At this point, we were back down to four sales channels, ostensibly distinguished in the following manner. Toyota Stores sold premium and luxury cars, Toyopet Stores offered offer medium-priced cars, “Corolla” dealers provide mass-market models, and Netz Stores sold “unique” cars that appealed to younger drivers.
However during this time, in the roaring 2000s, Nissan, Honda, Mazda, and Mitsubishi all consolidated their various sales channels. Toyota was the last holdout. So why now? The short answer is, vehicle ownership is declining. Before the bubble burst, in 1990, Japan bought a record number of 7.78 million cars. Last year, it sold 5.23 million, a one-third reduction.

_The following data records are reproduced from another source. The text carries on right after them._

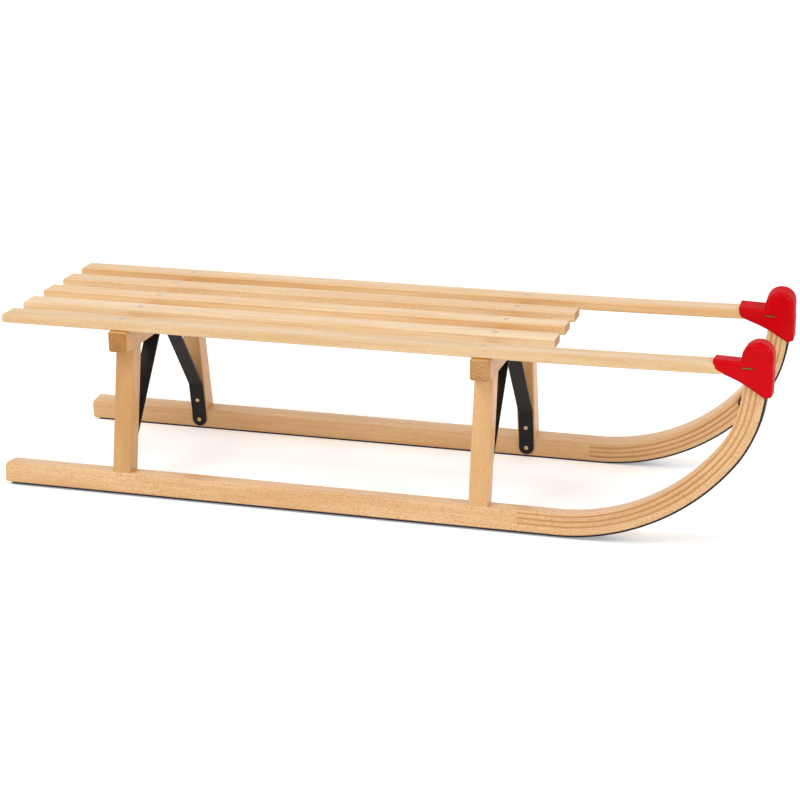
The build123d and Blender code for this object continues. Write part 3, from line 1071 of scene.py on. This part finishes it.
def makeStaples():
    # a wire staple on each side face of a cap, on a dark patch a little wider than itself: painted shade
    # round the staple
    for sideName, side in sides:
        for where, outward in (("Inner", -side), ("Outer", side)):
            face = outward * cap["wide"] / 2
            for kind, grow, proud, material in (("ShadePatch", staple["dent"], staple["shadeProud"], paintedRecessShade),
                                                ("Staple", 0, staple["proud"], agedBrass)):
                half = staple["long"] / 2 + grow
                tall = staple["thick"] / 2 + grow
                low = (staple["x"] - half, face - proud, staple["z"] - tall)
                high = (staple["x"] + half, face + proud, staple["z"] + tall)
                bm = boxShape(low, high)
                share, steps = staple["rounding"]
                roundEdges(bm, edgesAlong(bm, 1), tall * share, steps)
                bmesh.ops.transform(bm, matrix=leanIn(side), verts=bm.verts)
                piece = finishMesh(sideName + where + kind, bm, [material])


pullBar = {
    "slope": 63.0,
    "footX": 478.17 * mm,
    "footY": 130.07 * mm,
    "footZ": 112.10 * mm,
    "screwUp": 7.0 * mm,
    "half": 2.0 * mm,
}


def makePullBarScrews():
    slope = math.radians(pullBar["slope"])
    cant = math.radians(runner["cant"])
    for sideName, side in sides:
        foot = Vector((pullBar["footX"], side * pullBar["footY"], pullBar["footZ"]))
        along = Vector((math.cos(slope), -side * math.tan(cant) * math.sin(slope), math.sin(slope)))
        inward = leaning(side, cant)[1]
        at = foot + along * pullBar["screwUp"] + inward * pullBar["half"]
        name = sideName + "PullBarScrew"
        piece = makeScrewHead(name, screw["braceRadius"], at, inward, zincSteel, screw["barTurn"])


makeSlatScrews()
makeBraceScrews()
makeStaples()
makePullBarScrews()
print("screws and staples made")

# Floor, backdrop and lights
studio = {
    "floorSize": 30.0,
    "floorColour": paint(252, 252, 252),
    "floorLift": 0.28,  # added to what is seen of the floor, so that it is nearly white
    "worldStrength": 0.74,
    "keyPlace": (-1.3, -2.0, 3.5),
    "keyAim": (0, 0, 0.15),
    "keySize": 1.6,
    "keyPower": 52.0,
    "fillPlace": (2.6, -1.3, 1.9),
    "fillAim": (0.2, 0, 0.15),
    "fillSize": 0.65,
    "fillPower": 17.0,
}


def plainSight(tree):
    # 1 for what the camera sees straight, mirrored or through glass; 0 for light on the object
    rays = addNode(tree, "ShaderNodeLightPath")
    seen = addNode(tree, "ShaderNodeMath", operation="MAXIMUM")
    tree.links.new(rays.outputs["Is Camera Ray"], seen.inputs[0])
    tree.links.new(rays.outputs["Is Glossy Ray"], seen.inputs[1])
    clear = addNode(tree, "ShaderNodeMath", operation="MAXIMUM")
    tree.links.new(seen.outputs["Value"], clear.inputs[0])
    tree.links.new(rays.outputs["Is Transmission Ray"], clear.inputs[1])
    return clear.outputs["Value"]


def makeFloor():
    bm = bmesh.new()
    bmesh.ops.create_grid(bm, x_segments=1, y_segments=1, size=studio["floorSize"] / 2)
    mesh = bpy.data.meshes.new("studioFloor")
    bm.to_mesh(mesh)
    bm.free()
    floor = bpy.data.objects.new("studioFloor", mesh)
    bpy.context.scene.collection.objects.link(floor)
    material, tree, shader = newMaterial("studioFloor")
    shader.inputs["Base Color"].default_value = studio["floorColour"]
    shader.inputs["Roughness"].default_value = 1.0
    shader.inputs["Specular IOR Level"].default_value = 0.0
    shader.inputs["Emission Color"].default_value = (1, 1, 1, 1)
    tree.links.new(times(tree, plainSight(tree), studio["floorLift"]), shader.inputs["Emission Strength"])
    mesh.materials.append(material)


def makeLamp(kind):
    data = bpy.data.lights.new(kind + "Lamp", "AREA")
    data.shape = "DISK"
    data.size = studio[kind + "Size"]
    data.energy = studio[kind + "Power"]
    lamp = bpy.data.objects.new(kind + "Lamp", data)
    bpy.context.scene.collection.objects.link(lamp)
    place = studio[kind + "Place"]
    aim = Vector(studio[kind + "Aim"]) - Vector(place)
    lamp.matrix_world = Matrix.Translation(place) @ aim.to_track_quat("-Z", "Y").to_matrix().to_4x4()


def makeWorld():
    world = bpy.data.worlds.new("studioAir")
    world.use_nodes = True
    tree = world.node_tree
    background = tree.nodes["Background"]
    background.inputs["Color"].default_value = (1, 1, 1, 1)
    strength = addNode(tree, "ShaderNodeMapRange")
    tree.links.new(plainSight(tree), strength.inputs["Value"])
    strength.inputs["To Min"].default_value = studio["worldStrength"]
    strength.inputs["To Max"].default_value = 1.0
    tree.links.new(strength.outputs["Result"], background.inputs["Strength"])
    bpy.context.scene.world = world


makeFloor()
makeLamp("key")
makeLamp("fill")
makeWorld()
bpy.context.scene.view_settings.view_transform = "Standard"
print("floor, lamps and world made")
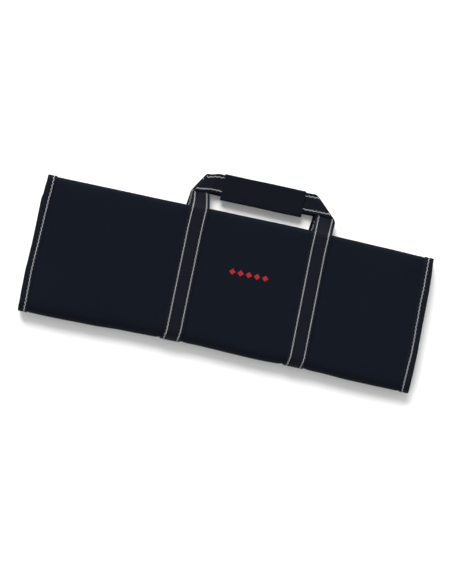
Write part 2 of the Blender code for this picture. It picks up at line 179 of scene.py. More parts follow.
def share_back(place):
    """0 on the front layers, 1 on the back ones."""
    return place.t if place.stretch == "bottom_fold" else float(place.stretch.startswith("back"))


def half_length(place, x):
    """From the middle of the case to the outside of its bound end, on the side that x is on."""
    down = share_down(place)
    front = read_curve(ENDS_DOWN, LEFT_FRONT if x < 0 else RIGHT_FRONT, down)
    back = read_curve(ENDS_DOWN, LEFT_BACK if x < 0 else RIGHT_BACK, down)
    return CASE_LENGTH / 2 - END_CURVE * lerp(front, back, share_back(place))


def run_of(place):
    """Metres of cloth from the front flap's edge to a place."""
    k = ORDER.index(place.stretch)
    before = sum(STRETCHES[name] for name in ORDER[:k])
    return before + place.t * STRETCHES[place.stretch]


FOLD_STEPS = {"front_fold": 0.0015, "bottom_fold": 0.0026, "back_fold": 0.0015}


def places(step, first="front_flap", last="back_flap", start=0.0, end=1.0):
    """Places along the sheet, about a step apart and closer in the folds."""
    found = []
    for name in ORDER[ORDER.index(first) : ORDER.index(last) + 1]:
        low = start if name == first else 0.0
        high = end if name == last else 1.0
        finest = min(step, FOLD_STEPS.get(name, step))
        count = max(2, math.ceil((high - low) * STRETCHES[name] / finest))
        skip = 0 if name == first else 1
        found += [Place(name, lerp(low, high, k / count)) for k in range(skip, count + 1)]
    return found


# %% [markdown]
# The taped ends are stiffer than the rest, so they turn the folds in a slightly wider bend and stand out
# from the edge beside them. That is a small thing, but the outline of the case shows it at every corner.

# %% The sheet as a function
BINDING_WIDTH = 0.012
FOLD_PROUD = {"front_fold": 0.0009, "back_fold": 0.0006, "bottom_fold": 0.0004}
PROUD_FADE = 0.006


def fold_proud(place, x):
    """How far a fold stands out under the tape at its ends."""
    most = FOLD_PROUD.get(place.stretch, 0.0)
    from_end = half_length(place, x) - abs(x)
    near = 1 - ease((from_end - BINDING_WIDTH) / PROUD_FADE)
    return most * near * math.sin(math.pi * place.t) ** 2


def sheet_at(place, x):
    """The middle of the sheet and its outward direction at x."""
    share = x / CASE_LENGTH + 0.5
    front_top = -EDGE_WAVE * read_curve(EDGES_ALONG, TOP_EDGE, share) - SHEET / 2 - TOP_FOLD_RADIUS
    back_top = front_top - BACK_SET_IN
    bottom = EDGE_WAVE * read_curve(EDGES_ALONG, BOTTOM_EDGE, share) - CASE_DEPTH
    bottom += SHEET / 2 + BOTTOM_FOLD_RADIUS
    t = place.t
    if place.stretch.endswith("fold"):
        start, radius, y, z = {
            "front_fold": (-90, TOP_FOLD_RADIUS, front_top, FRONT_FLAP_Z + TOP_FOLD_RADIUS),
            "bottom_fold": (90, BOTTOM_FOLD_RADIUS, bottom, BACK_PANEL_Z + BOTTOM_FOLD_RADIUS),
            "back_fold": (-90, TOP_FOLD_RADIUS, back_top, BACK_PANEL_Z + TOP_FOLD_RADIUS),
        }[place.stretch]
        angle = math.radians(start + 180 * t)
        outward = Vector((0, math.cos(angle), math.sin(angle)))
        radius += fold_proud(place, x)
        y += radius * outward.y
        z += radius * outward.z
    else:
        y, z, up = {
            "front_flap": (lerp(front_top - FLAP_LENGTH, front_top, t), FRONT_FLAP_Z, -1),
            "front_panel": (lerp(front_top, bottom, t), FRONT_PANEL_Z, 1),
            "back_panel": (lerp(bottom, back_top, t), BACK_PANEL_Z, -1),
            "back_flap": (lerp(back_top, back_top - FLAP_LENGTH, t), BACK_FLAP_Z, 1),
        }[place.stretch]
        outward = Vector((0, 0, up))
    lower = 1 - END_SINK / FRONT_PANEL_Z * abs(2 * x / CASE_LENGTH) ** 4
    return Surface(Vector((x, y, BACK_PANEL_Z + (z - BACK_PANEL_Z) * lower)), outward)


# %% [markdown]
# The straps are pulled tight round the case, so the padding is a little thinner under them. The back ones
# are pressed in by the whole weight. These two functions say where a strap runs and how deep it presses.

# %% The straps' groove in the sheet
WEBBING_WIDTH = 0.025
WEBBING_THICKNESS = 0.0015
STRAP_SPACING = 0.1574
HANDLE_OFFSET = 0.0248
STRAP_LEAN = 0.0022
STRAP_SPREAD = 0.0016
STRAP_PULL = 0.0007
STRAP_PULL_SHARE = 0.2
REAR_LEFT_SHIFT = -0.0055
REAR_RIGHT_SHIFT = -0.0066
FRONT_PRESS = 0.0006
BACK_PRESS = WEBBING_THICKNESS + GAP
PRESS_SLOPE = 0.006
PRESS_SIDE_GAP = 0.0005
PRESS_FULL = 0.25
PRESS_END = 0.60


def strap_x(hand, place):
    """The middle of the left (-1) or right (+1) strap beside a place."""
    down = 0.0 if "flap" in place.stretch else share_down(place)
    lean = (STRAP_LEAN + hand * STRAP_SPREAD / 2) * (down - 0.5)
    pull = STRAP_PULL * clamp(1 - down / STRAP_PULL_SHARE) ** 2
    shift = (REAR_LEFT_SHIFT if hand < 0 else REAR_RIGHT_SHIFT) * share_back(place)
    return HANDLE_OFFSET + hand * STRAP_SPACING / 2 + lean + pull + shift


def strap_press(place, x):
    """How far the nearest strap presses the padding in at x."""
    t = place.t
    depth = {
        "front_fold": FRONT_PRESS * clamp(2 * t - 1),
        "front_panel": FRONT_PRESS,
        "bottom_fold": lerp(FRONT_PRESS, BACK_PRESS, ease(t)),
        "back_panel": BACK_PRESS,
        "back_fold": BACK_PRESS * clamp((PRESS_END - t) / (PRESS_END - PRESS_FULL)),
    }.get(place.stretch, 0.0)
    aside = min(abs(x - strap_x(hand, place)) for hand in (-1, 1))
    return depth * clamp(1 - (aside - WEBBING_WIDTH / 2 - PRESS_SIDE_GAP) / PRESS_SLOPE)


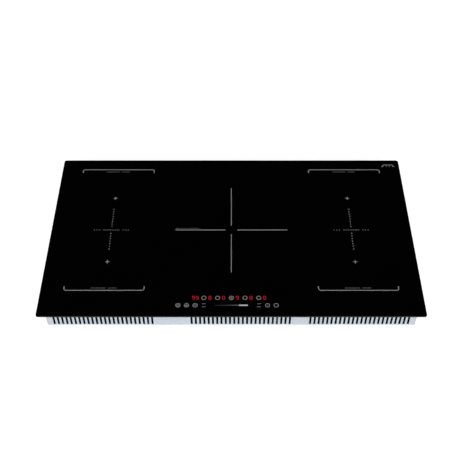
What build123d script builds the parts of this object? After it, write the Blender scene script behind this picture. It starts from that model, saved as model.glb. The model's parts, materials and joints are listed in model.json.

With fewer people buying cars, five sales channels is unsustainable. That’s why last month, Toyota began to unify all the networks except for Lexus under new branding. Not surprisingly, the proposed dealership design resembles how Toyota dealerships have looked like for decades in the rest of the world.
Toyota has about 5,000 dealers in Japan — compared to just 1,500 for the entire US — so it’s almost certain that some under-performing stores will close altogether. Each store will carry the entire lineup of about 60 models, but Toyota says it’s looking to reduce redundancy there as well.
A 60-year tradition is about to disappear, and the future will likely mean fewer light-swap or rebodied models. That’s a little sad, but Toyota’s decision makes sense. And, as outsiders looking in at a system that often left us scratching our heads, we say good riddance. Buying a Toyota in Japan will be much less confusing from now on.